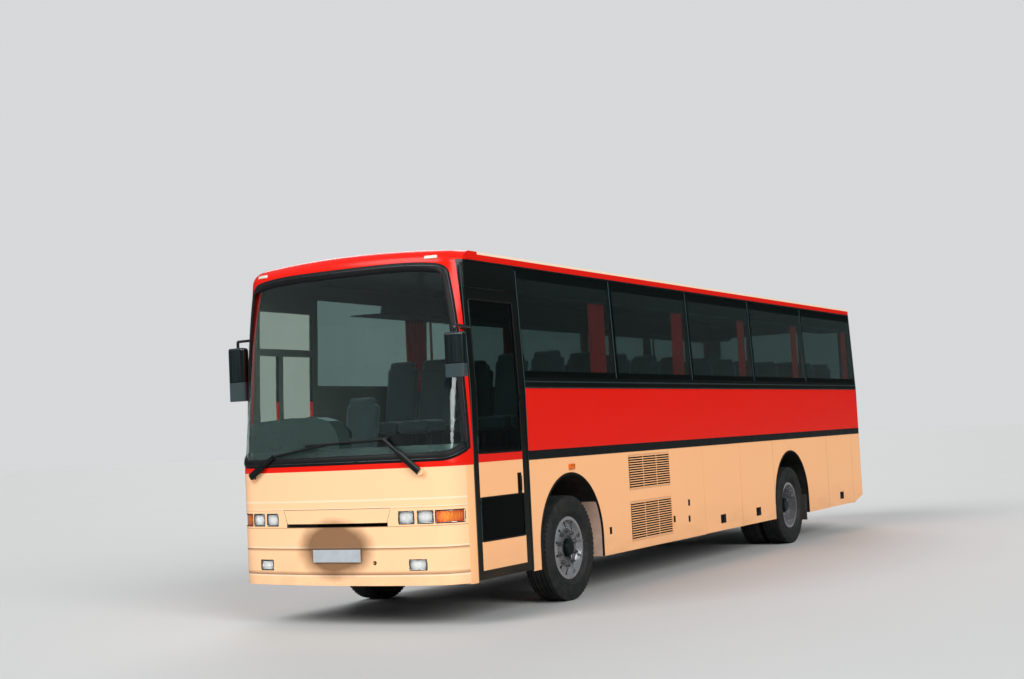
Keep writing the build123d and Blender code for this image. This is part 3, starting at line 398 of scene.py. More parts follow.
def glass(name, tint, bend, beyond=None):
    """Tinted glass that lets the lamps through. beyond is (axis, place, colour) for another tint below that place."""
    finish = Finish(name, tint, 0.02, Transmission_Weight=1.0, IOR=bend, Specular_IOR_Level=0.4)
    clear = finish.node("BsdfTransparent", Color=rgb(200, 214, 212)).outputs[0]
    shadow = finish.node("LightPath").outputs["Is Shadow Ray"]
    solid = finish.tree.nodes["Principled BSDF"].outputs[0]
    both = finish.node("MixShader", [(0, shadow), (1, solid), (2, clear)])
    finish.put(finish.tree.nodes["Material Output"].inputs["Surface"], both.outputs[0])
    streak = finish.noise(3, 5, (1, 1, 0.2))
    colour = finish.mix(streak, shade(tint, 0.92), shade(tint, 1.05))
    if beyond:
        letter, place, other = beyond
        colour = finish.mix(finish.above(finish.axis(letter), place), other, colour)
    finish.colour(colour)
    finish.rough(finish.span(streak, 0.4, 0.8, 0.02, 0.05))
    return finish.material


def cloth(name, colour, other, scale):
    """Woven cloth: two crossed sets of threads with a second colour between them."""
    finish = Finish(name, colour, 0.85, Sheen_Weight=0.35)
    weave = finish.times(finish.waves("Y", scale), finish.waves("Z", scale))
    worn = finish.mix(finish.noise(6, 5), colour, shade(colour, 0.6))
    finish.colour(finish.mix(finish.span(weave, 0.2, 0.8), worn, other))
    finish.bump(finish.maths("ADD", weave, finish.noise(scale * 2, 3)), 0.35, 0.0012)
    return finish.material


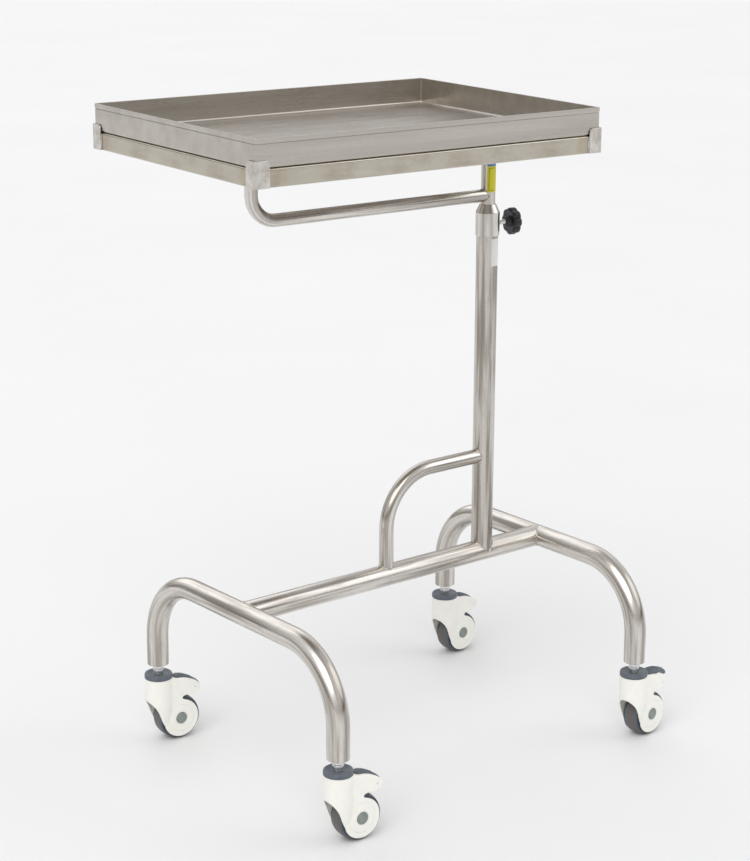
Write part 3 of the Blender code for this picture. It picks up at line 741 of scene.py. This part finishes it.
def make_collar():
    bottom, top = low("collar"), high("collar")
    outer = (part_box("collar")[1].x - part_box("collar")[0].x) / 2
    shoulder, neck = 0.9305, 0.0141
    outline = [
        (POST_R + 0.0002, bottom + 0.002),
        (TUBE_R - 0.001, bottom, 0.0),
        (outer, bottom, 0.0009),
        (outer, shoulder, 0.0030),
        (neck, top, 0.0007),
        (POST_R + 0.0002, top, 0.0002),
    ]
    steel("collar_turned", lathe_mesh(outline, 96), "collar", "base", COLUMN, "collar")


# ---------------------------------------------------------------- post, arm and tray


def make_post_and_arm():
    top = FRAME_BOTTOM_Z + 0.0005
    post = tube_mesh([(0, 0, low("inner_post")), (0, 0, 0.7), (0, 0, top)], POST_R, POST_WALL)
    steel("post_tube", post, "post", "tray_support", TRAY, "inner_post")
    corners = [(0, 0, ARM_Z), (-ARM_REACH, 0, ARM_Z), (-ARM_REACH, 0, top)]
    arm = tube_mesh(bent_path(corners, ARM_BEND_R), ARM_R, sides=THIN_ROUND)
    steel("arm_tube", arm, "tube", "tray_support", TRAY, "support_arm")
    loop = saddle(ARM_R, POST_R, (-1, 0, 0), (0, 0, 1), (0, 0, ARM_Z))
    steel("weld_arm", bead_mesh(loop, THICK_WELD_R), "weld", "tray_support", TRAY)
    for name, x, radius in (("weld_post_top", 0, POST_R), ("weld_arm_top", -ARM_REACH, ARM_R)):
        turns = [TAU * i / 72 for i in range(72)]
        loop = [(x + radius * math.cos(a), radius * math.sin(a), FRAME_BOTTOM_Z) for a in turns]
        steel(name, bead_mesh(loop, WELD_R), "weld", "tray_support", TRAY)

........

» Description of the task:
Filter the records above for lines containing the word "scene", and copy those lines.

» Written solution:
Keep writing the build123d and Blender code for this image. This is part 3, starting at line 398 of scene.py. More parts follow.
Write part 3 of the Blender code for this picture. It picks up at line 741 of scene.py. This part finishes it.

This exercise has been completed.